即面接、即体験入店でいきなりホストの世界へ。ドン!
個性的な同僚たちとホストとして奮闘する、という感じの話。
作者自身も数か月実際にホストクラブで働いていたらしく、そのときの体験が随所に盛り込まれている。
自分はキャバクラも社会人なりたての頃にちょっと行ったことがあるだけで、もうずっと行ってないしなぁ、、イマイチああいうお店の楽しみ方がわからん。
当然、ホストクラブなんて行ったことないから「ほーん」という感じで勉強?になる。
それはさておき、この漫画の面白さは「バカさ」と「マジメさ」のバランスだと思う。
読み返してみるとバカなのはジャスティンだけな気もするが、こういうバカさ、大好きです。
源氏名の由来を語るジャスティン。
掃除大臣のジャスティン。
こんなバカさを見せつつ、細かくメモをとり、日々努力するというホストの厳しさも描いていく。
あと、やっぱり自分は「お仕事系」の話が好きなんだなと思った。前に感想書いてるのだと「みそらら」とか。今放送してるアニメの「SHIROBAKO」も最高に面白い。
最初はホストクラブを舞台にしたギャグ漫画かと思ったけど、なかなかマジメなところはマジメな感じで、仕事ってのは、一番になるってのはどの世界も楽なもんじゃないなと。
子供の頃はジャンプ漫画のようなわけわからん「修行」に憧れたけど、大人になるとこういう「リアルな努力」とか、お仕事あるある的な苦労話の方が面白いと感じる。大人の日常系。
新人の頃、頑張って仕事をやり遂げたときの達成感みたいな、初心を忘れずにいないとなーと。

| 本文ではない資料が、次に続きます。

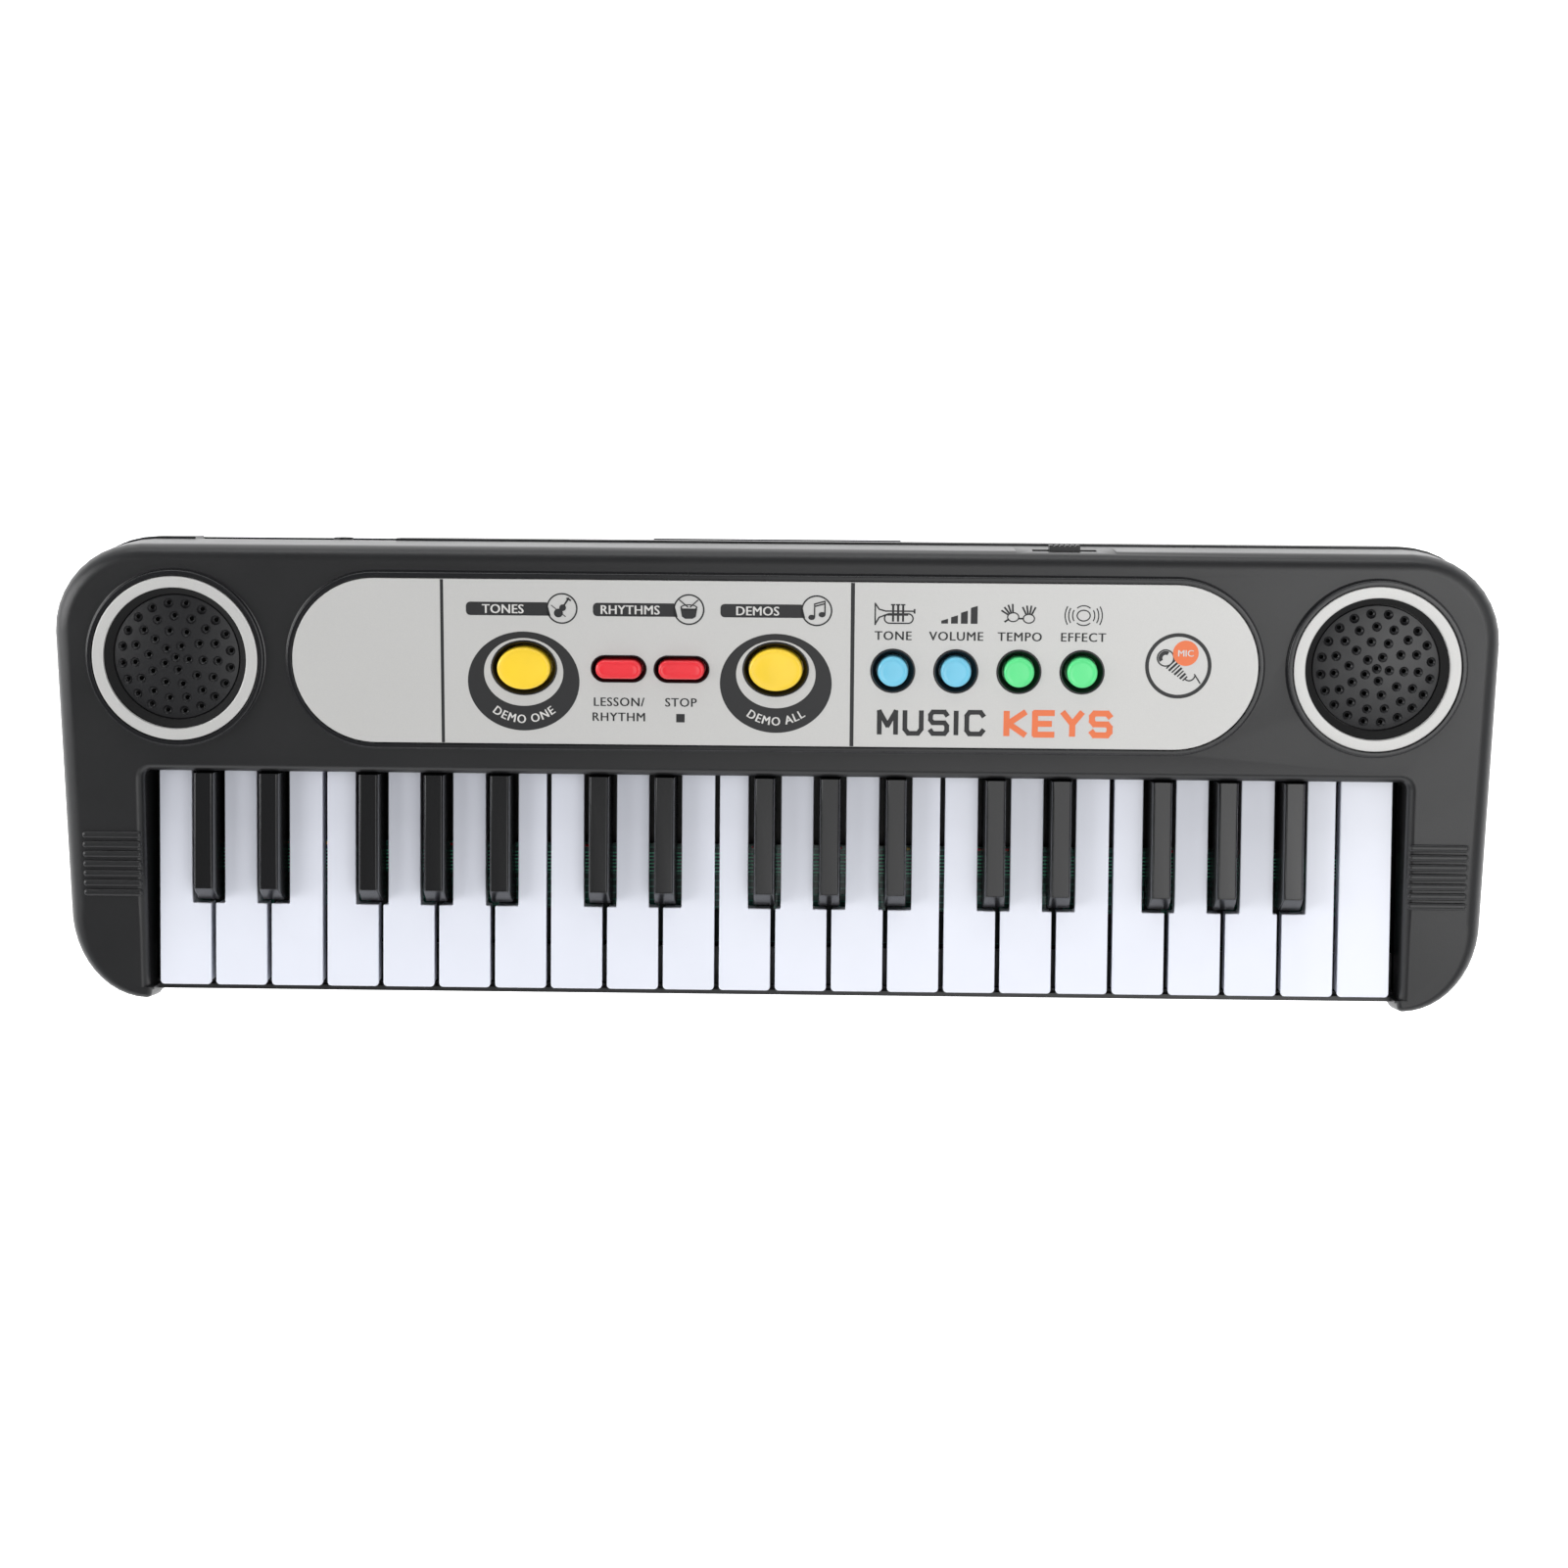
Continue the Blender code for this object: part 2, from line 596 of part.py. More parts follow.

さて、ちょっと作品から離れてマンガボックスについて。
ぶっちゃけ最初は所詮無料の寄せ集めでしょみたいに思ってて、ずっとダウンロードしてなかったけど、夏ぐらいになんとなく見てみたら面白い作品が揃っててビックリした。
編集長の樹林氏いわく、『「マンガボックス」は立ち読み装置』(津田大介の「メディアの現場」VOL.127より)
紙の雑誌も雑誌自体では利益はほとんど出なくて単行本で回収というから、印刷コストや返品リスクのないWebサービスであれば無料でもいけるんだろうな。まずは立ち読み的に目を通してもらって単行本を売っていく。「エアギア」とか「マルドゥックスクランブル」とか連載終了してる作品を載せてたりとかするけど、確かに単行本で読んでみたいと思うしね。
電子書籍が流行ってきて、これで昔の作品にスポットライトがあたればと思ったけど、ただ並べるだけではダメで、こうやって実際に中身を見てもらうことが大事なんだなと思った。あとはマンガボックス発のヒット作が出れば。
個人的には「毎日数作品ずつ更新」というのは上手いやり方だなと思う。毎日新作の漫画を読めるというのが、こんなにハマると思わなかった。
自分の場合、週刊誌だとだいたいお目当ての何作品か読んで後はほとんど読み飛ばす感じだけど、毎日ちょっとずつ更新されると普段は読まないようなのも読んでみようかなと思う。一週間あるいは一か月待たされるのと、毎日というのは全然違うと思った。
マンガボックスは他にも「酪農みるく!」とか「アクノヒガン」とか、面白いのが増えてるなぁという感じ。今後も期待。